__PROBLEM TO SOLVE__
Reproduce exactly and only the lines running from the one with "# ---- microphone" through the one with "imported = [obj", both end lines included.

__DATA FOR PROCESSING__
····················
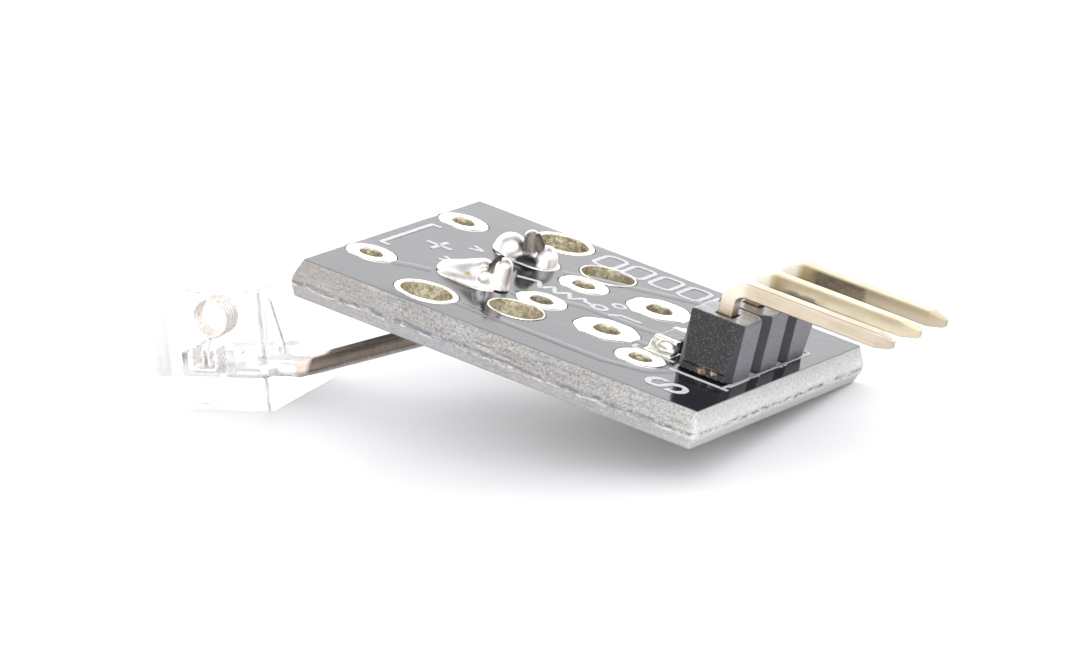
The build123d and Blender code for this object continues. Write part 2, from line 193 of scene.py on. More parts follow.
def nets(f, lo, hi, h):
    """closed skin of f < 0 on a grid of pitch h; f takes arrays x, y, z"""
    lo = np.array(lo, float)
    n = np.ceil((np.array(hi, float) - lo) / h).astype(int) + 1
    ax = [lo[i] + h * np.arange(n[i]) for i in range(3)]
    F = f(*np.meshgrid(*ax, indexing="ij"))
    S = F < 0
    shape = tuple(n - 1)
    acc, cnt = np.zeros(shape + (3,)), np.zeros(shape)
    for axis in range(3):
        others = [a for a in range(3) if a != axis]
        for b in (0, 1):
            for c in (0, 1):
                s0, s1, off = [None] * 3, [None] * 3, [0.0] * 3
                s0[axis], s1[axis] = slice(0, n[axis] - 1), slice(1, n[axis])
                for o, d in zip(others, (b, c)):
                    s0[o] = s1[o] = slice(d, n[o] - 1 + d)
                    off[o] = float(d)
                F0, F1 = F[tuple(s0)], F[tuple(s1)]
                cross = (F0 < 0) != (F1 < 0)
                t = np.where(cross, F0 / np.where(cross, F0 - F1, 1), 0)
                for a in range(3):
                    acc[..., a] += np.where(cross, t if a == axis else off[a], 0)
                cnt += cross
    used = cnt > 0
    ids = np.full(shape, -1)
    ids[used] = np.arange(used.sum())
    cell = np.argwhere(used)
    verts = lo + h * (cell + acc[used] / cnt[used][:, None])
    faces = []
    for axis in range(3):
        o1, o2 = [(1, 2), (2, 0), (0, 1)][axis]
        s0, s1 = [slice(1, n[i] - 1) for i in range(3)], [slice(1, n[i] - 1) for i in range(3)]
        s0[axis], s1[axis] = slice(0, n[axis] - 1), slice(1, n[axis])
        A, C = S[tuple(s0)], S[tuple(s1)]
        start = np.array([0 if i == axis else 1 for i in range(3)])
        for flip, mask in ((False, A & ~C), (True, ~A & C)):
            p = np.argwhere(mask) + start
            e1, e2 = np.zeros(3, int), np.zeros(3, int)
            e1[o1], e2[o2] = 1, 1
            q = [ids[tuple((p - d).T)] for d in (e1 * 0, e1, e1 + e2, e2)]
            q = np.stack(q, 1)
            faces.append(q[:, ::-1] if flip else q)
    return verts, np.concatenate(faces).tolist()


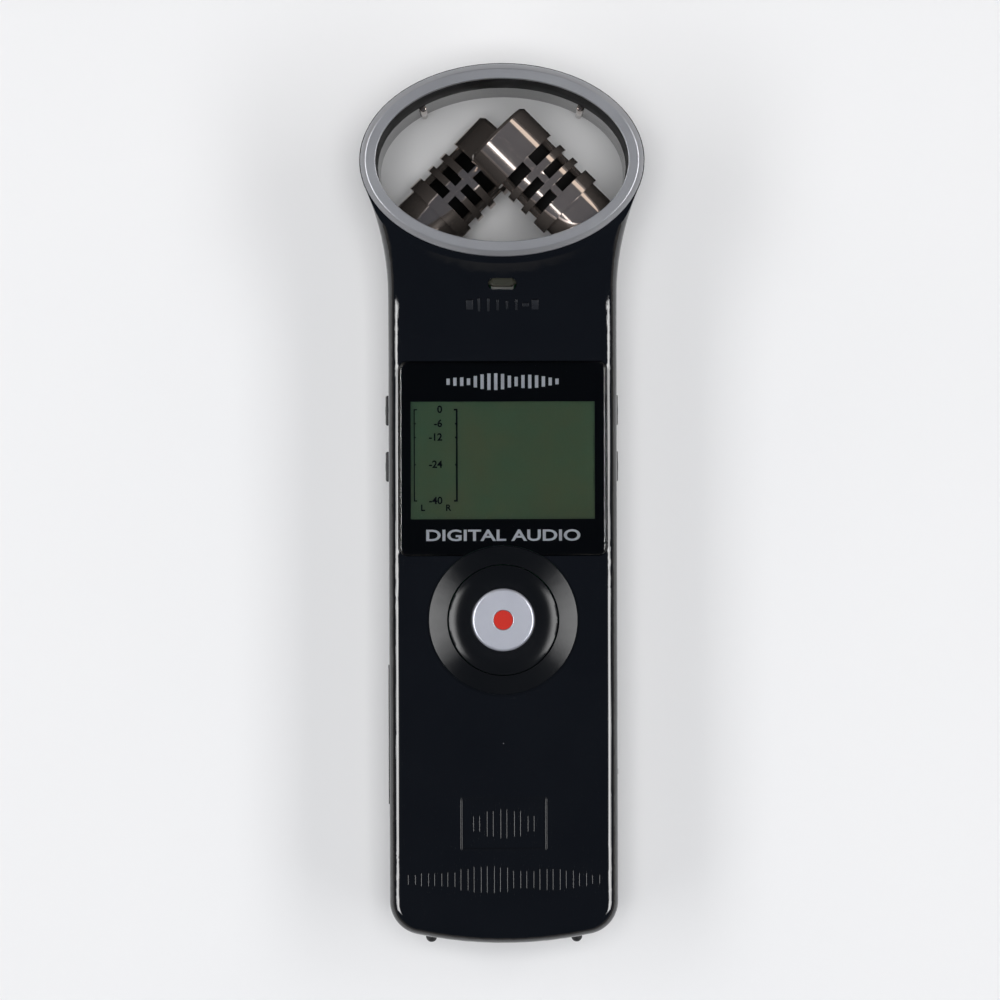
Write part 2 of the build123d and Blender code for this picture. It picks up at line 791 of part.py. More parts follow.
# ---- side keys and their switches ----
key_names = ("volume_up_key", "volume_down_key", "level_up_key", "level_down_key",
             "back_key", "play_key", "skip_key", "erase_key")
key_back = inner_x - key_inset
for name, (side, row, size) in zip(key_names, side_keys):
    proud = 0.0 if size == flush_length else key_proud_left if side < 0 else key_proud_right
    with BuildPart() as key:
        add(side_box(side, row, parting_z, key_back, half_width + proud, size, key_height))
        outer = key.faces().filter_by(Axis.X).sort_by(Axis.X)[-1 if side > 0 else 0]
        if proud:
            fillet(outer.edges(), proud / 2)
    save(key, name)

with BuildPart() as side_key_switches:
    switch_face = key_back - key_travel - seat_gap
    for side, row, size in side_keys:
        add(side_box(side, row, parting_z - seat_gap, switch_face - switch_depth, switch_face,
                     key_height, 2 * (board_z - parting_z)))
save(side_key_switches, "side_key_switches")

with BuildPart() as power_slider:
    add(side_box(1, power_y, parting_z, key_back, half_width - seat_gap, power_knob, key_height))
    add(side_box(1, power_y, parting_z, key_back, half_width + power_proud,
                 power_rib, key_height - 2 * power_proud))
save(power_slider, "power_slider")

with BuildPart() as power_switch:
    add(side_box(1, slot_y, parting_z - seat_gap, key_back - gap - switch_depth, key_back - gap,
                 power_slot, 2 * (board_z - parting_z)))
save(power_switch, "power_switch")

# ---- memory card, its socket and door ----
door_inner = half_width + door_proud - door_thickness
with BuildPart() as card_door:
    add(side_box(-1, door_y, door_z, door_inner, half_width + door_proud, door_length, door_height))
    hinge_edges = card_door.edges().filter_by(Axis.Y).group_by(Axis.Z)[0]
    fillet(hinge_edges, door_thickness / 2 - seat_gap)
    with BuildSketch(Plane.XZ.offset(-door_y)):
        with Locations((door_pin_x, door_pin_z)):
            Circle(door_pin_radius + seat_gap)
    extrude(amount=door_length, both=True, mode=Mode.SUBTRACT)
save(card_door, "card_door")

with BuildPart() as card_door_pin:
    with BuildSketch(Plane.XZ.offset(-door_y)):
        with Locations((door_pin_x, door_pin_z)):
            Circle(door_pin_radius)
    extrude(amount=door_length / 2 + gap, both=True)
save(card_door_pin, "card_door_pin")

socket_outer = inner_x - wall - gap
socket_mid_z = board_top + socket_height / 2
with BuildPart() as card_socket:
    add(side_box(-1, door_y, socket_mid_z, socket_outer - card_length, socket_outer,
                 socket_width, socket_height))
    add(side_box(-1, door_y, socket_mid_z, socket_outer - card_length + wall, socket_outer + wall,
                 card_width + 2 * gap, card_thickness + 2 * gap), mode=Mode.SUBTRACT)
save(card_socket, "card_socket")

with BuildPart() as memory_card:
    card_end = door_inner - gap
    add(side_box(-1, door_y, socket_mid_z, card_end - card_length, card_end,
                 card_width, card_thickness))
save(memory_card, "memory_card")

# ---- main board and what stands on it ----
with BuildPart() as main_board:
    with BuildSketch(Plane.XY.offset(board_z)):
        add(outline(wall + board_margin))
        with Locations((0, (board_top_y + board_end_y) / 2)):
            Rectangle(2 * body_width, board_top_y - board_end_y, mode=Mode.INTERSECT)
        with Locations(*screw_places):
            Circle(board_hole, mode=Mode.SUBTRACT)
    extrude(amount=board_thickness)
save(main_board, "main_board")

chip_places = [(chip_x, door_y + rise, across, along) for chip_x, rise, across, along in card_chips]
chip_places.append((0.0, slider_y - head_chip_below_sliders, *head_chip))
with BuildPart() as board_chips:
    for chip_x, chip_y, size_x, size_y in chip_places:
        with BuildSketch(Plane.XY.offset(board_top)):
            with Locations((chip_x, chip_y)):
                Rectangle(size_x, size_y)
        extrude(amount=board_thickness)
save(board_chips, "board_chips")

# ---- battery, its contacts and door ----
cell_bottom = cell_y - cell_length / 2
with BuildPart(Plane.XZ.offset(-cell_bottom)) as battery_cell:
    with Locations((0, cell_z, 0)):
        Cylinder(cell_diameter / 2, cell_length - wall, align=(Align.CENTER, Align.CENTER, Align.MAX))
        Cylinder(cell_diameter / 5, cell_length, align=(Align.CENTER, Align.CENTER, Align.MAX))
save(battery_cell, "battery_cell")

contact_width = cell_diameter * contact_width_share
contact_height = (bay_height - 2 * wall) * contact_height_share
with BuildPart() as battery_plus_contact:
    with Locations((0, cell_y + cell_length / 2 + contact_thickness / 2 + seat_gap, cell_z)):
        Box(contact_width, contact_thickness, contact_height)
save(battery_plus_contact, "battery_plus_contact")

spring_length = spring_room - 2 * seat_gap
spring_coil = cell_diameter / 4
with BuildPart() as battery_spring:
    with Locations((0, cell_bottom - spring_room - contact_thickness / 2 + seat_gap, cell_z)):
        Box(contact_width, contact_thickness, contact_height)
    for turn in range(spring_turns):
        turn_y = cell_bottom - spring_room + seat_gap + turn * spring_length / spring_turns
        with BuildSketch(Plane.XZ.offset(-turn_y)):
            with Locations((0, cell_z)):
                Circle(spring_coil - turn * spring_wire)
                Circle(spring_coil - (turn + 2) * spring_wire, mode=Mode.SUBTRACT)
        extrude(amount=-spring_length / spring_turns)
save(battery_spring, "battery_spring")

with BuildPart() as battery_door:
    add(rear_form.part)
    with BuildSketch(mode=Mode.PRIVATE) as hatch_plan:
        with Locations((0, (hatch_top_y + end_y - wall) / 2)):
            Rectangle(hatch_width, hatch_top_y - end_y + wall)
    extrude(to_extrude=hatch_plan.sketch, amount=hatch_thickness, mode=Mode.INTERSECT)
    with BuildSketch():
        for groove in range(grip_grooves):
            with Locations((0, end_y + grip_above_end + groove * grip_pitch)):
                SlotOverall(grip_length, grip_width)
    extrude(amount=grip_depth, mode=Mode.SUBTRACT)
save(battery_door, "battery_door")

# ---- rear pieces ----
with BuildPart() as tripod_bush:
    with BuildSketch():
        with Locations((0, tripod_y)):
            Circle(tripod_bush_radius)
    extrude(amount=tripod_depth + wall)
    with BuildSketch():
        with Locations((0, tripod_y)):
            Circle(tripod_radius)
    extrude(amount=tripod_depth, mode=Mode.SUBTRACT)
save(tripod_bush, "tripod_bush")

with BuildPart() as speaker:
    with BuildSketch(Plane.XY.offset(wall + cloth_thickness + 2 * seat_gap)):
        with Locations((0, speaker_y)):
            Circle(speaker_radius)
    extrude(amount=speaker_depth)
    with BuildSketch(Plane.XY.offset(wall + cloth_thickness + 2 * seat_gap)):
        with Locations((0, speaker_y)):
            Circle(grille_reach)
    extrude(amount=speaker_depth / 3, mode=Mode.SUBTRACT)
save(speaker, "speaker")

with BuildPart() as speaker_cloth:
    with BuildSketch(Plane.XY.offset(wall + seat_gap)):
        with Locations((0, speaker_y)):
            Circle(speaker_radius)
    extrude(amount=cloth_thickness)
save(speaker_cloth, "speaker_cloth")

slider_names = ("low_cut_slider", "auto_level_slider", "format_slider")
for name, column in zip(slider_names, slider_columns):
    with BuildPart() as slider:
        with BuildSketch(Plane.XY.offset(slider_pit)):
            with Locations((column - slider_travel / 2, slider_y)):
                Rectangle(slider_knob, slider_knob)
        extrude(amount=slider_height)
    save(slider, name)

with BuildPart() as rear_slide_switches:
    with BuildSketch(Plane.XY.offset(slider_pit + slider_height + gap)):
        for column in slider_columns:
            with Locations((column, slider_y)):
                Rectangle(slider_knob + slider_travel + wall, slider_knob + wall)
    extrude(amount=switch_depth)
save(rear_slide_switches, "rear_slide_switches")

with BuildPart() as rating_plate:
    with BuildSketch(Plane.XY.offset(seat_gap)):
        with Locations((0, plate_y)):
            RectangleRounded(plate_width, plate_length, plate_sink)
    extrude(amount=plate_sink - seat_gap)
save(rating_plate, "rating_plate")

with BuildPart() as housing_screws:
    with BuildSketch(Plane.XY.offset(screw_sink)):
        with Locations(*screw_places):
            Circle(screw_head)
    extrude(amount=2 * screw_sink + wall - screw_sink)
    with BuildSketch(Plane.XY.offset(screw_sink)):
        with Locations(*screw_places):
            Circle(screw_shank)
    extrude(amount=front_inside - wall - screw_sink)
    with BuildSketch(Plane.XY.offset(screw_sink)):
        with Locations(*screw_places):
            RegularPolygon(screw_head / 3, 6)
    extrude(amount=screw_sink, mode=Mode.SUBTRACT)
save(housing_screws, "housing_screws")

# ---- sockets ----
for name, side in (("phones_jack", -1), ("line_in_jack", 1)):
    jack_back = half_width - jack_length
    with BuildPart() as jack:
        add(side_box(side, jack_y, jack_z, jack_back, inner_x - gap, jack_block, jack_block))
        with BuildSketch(Plane.YZ.offset(side * jack_back)):
            with Locations((jack_y, jack_z)):
                Circle(jack_nose)
        extrude(amount=side * jack_length)
        with BuildSketch(Plane.YZ.offset(side * (jack_back + wall))):
            with Locations((jack_y, jack_z)):
                Circle(jack_bore)
        extrude(amount=side * jack_length, mode=Mode.SUBTRACT)
    save(jack, name)

with BuildPart() as usb_socket:
    usb_high = usb_height + 2 * usb_wall
    usb_back = half_width - usb_length
    add(side_box(-1, usb_y, usb_z, usb_back, half_width - seat_gap, usb_nose, usb_high))
    add(side_box(-1, usb_y, usb_z, usb_back + usb_wall, half_width + wall, usb_width, usb_height),
        mode=Mode.SUBTRACT)
    add(side_box(-1, usb_y, usb_z, usb_back, half_width - wall,
                 usb_width * usb_tongue_share, usb_height / 4))
save(usb_socket, "usb_socket")

# ---- end feet ----
with BuildPart() as end_feet:
    foot_out = end_y - foot_reach
    for side in (-1, 1):
        foot_plane = Plane(origin=(side * foot_x, foot_out + foot_radius, foot_z),
                           x_dir=(1, 0, 0), z_dir=(0, 1, 0))
        with BuildSketch(foot_plane):
            Circle(foot_radius - 2 * seat_gap)
        extrude(amount=foot_reach + foot_seat)
        with Locations(foot_plane.origin):
            Sphere(foot_radius)
save(end_feet, "end_feet")

# ---- microphone leads, one from each barrel's tail down to the board ----
with BuildPart() as mic_leads:
    for side in (-1, 1):
        with BuildSketch(Plane.XY.offset(board_top)):
            with Locations((side * lead_x, board_top_y - lead_below_board_top)):
                Circle(lead_radius)
        extrude(amount=front_inside - board_top - gap)
save(mic_leads, "mic_leads")
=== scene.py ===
"""Portable field recorder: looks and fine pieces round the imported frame. Metres."""
import json
from math import asin, atan, cos, hypot, pi, radians, sin, tan

import bpy
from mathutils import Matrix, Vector

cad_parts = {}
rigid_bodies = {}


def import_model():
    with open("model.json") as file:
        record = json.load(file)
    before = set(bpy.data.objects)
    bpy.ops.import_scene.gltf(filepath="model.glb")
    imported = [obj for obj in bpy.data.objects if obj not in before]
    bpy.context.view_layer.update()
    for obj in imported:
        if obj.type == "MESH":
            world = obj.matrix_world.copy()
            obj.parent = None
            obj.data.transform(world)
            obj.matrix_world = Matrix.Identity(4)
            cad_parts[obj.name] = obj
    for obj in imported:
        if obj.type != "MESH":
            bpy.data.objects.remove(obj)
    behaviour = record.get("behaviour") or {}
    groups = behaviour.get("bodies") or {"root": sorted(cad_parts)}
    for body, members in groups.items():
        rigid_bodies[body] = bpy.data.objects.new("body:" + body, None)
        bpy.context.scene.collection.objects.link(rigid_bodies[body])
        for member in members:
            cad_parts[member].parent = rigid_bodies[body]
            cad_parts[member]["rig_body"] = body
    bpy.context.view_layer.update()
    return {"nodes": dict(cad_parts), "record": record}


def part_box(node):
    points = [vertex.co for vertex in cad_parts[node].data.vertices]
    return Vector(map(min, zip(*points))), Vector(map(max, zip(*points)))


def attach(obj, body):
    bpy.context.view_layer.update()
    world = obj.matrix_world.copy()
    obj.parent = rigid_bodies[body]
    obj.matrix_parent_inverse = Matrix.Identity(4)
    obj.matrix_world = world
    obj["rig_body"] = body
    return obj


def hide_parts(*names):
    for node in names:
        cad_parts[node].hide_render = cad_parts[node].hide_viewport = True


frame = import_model()
MM = 0.001
nodes_by_name = frame["nodes"]
slot_of_node = {part["node"]: part["material_slot"] for part in frame["record"]["subparts"]}
HOUSING = "housing"

# the head's opening and the front face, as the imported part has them
HEAD_Y = 53.55 * MM
OPENING_HALF_X = 19.5 * MM
OPENING_HALF_Y = 12.55 * MM
HEAD_OVAL = 30.0 / 44.0
HEAD_HALF_WIDTH = 22.0 * MM
FRONT_Z = 24.0 * MM
MERGE_DISTANCE = 0.002 * MM

# ---------------------------------------------------------------- shared shader groups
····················
__ANSWER IN FULL__
# ---- microphone leads, one from each barrel's tail down to the board ----
with BuildPart() as mic_leads:
    for side in (-1, 1):
        with BuildSketch(Plane.XY.offset(board_top)):
            with Locations((side * lead_x, board_top_y - lead_below_board_top)):
                Circle(lead_radius)
        extrude(amount=front_inside - board_top - gap)
save(mic_leads, "mic_leads")
=== scene.py ===
"""Portable field recorder: looks and fine pieces round the imported frame. Metres."""
import json
from math import asin, atan, cos, hypot, pi, radians, sin, tan

import bpy
from mathutils import Matrix, Vector

cad_parts = {}
rigid_bodies = {}


def import_model():
    with open("model.json") as file:
        record = json.load(file)
    before = set(bpy.data.objects)
    bpy.ops.import_scene.gltf(filepath="model.glb")
    imported = [obj for obj in bpy.data.objects if obj not in before]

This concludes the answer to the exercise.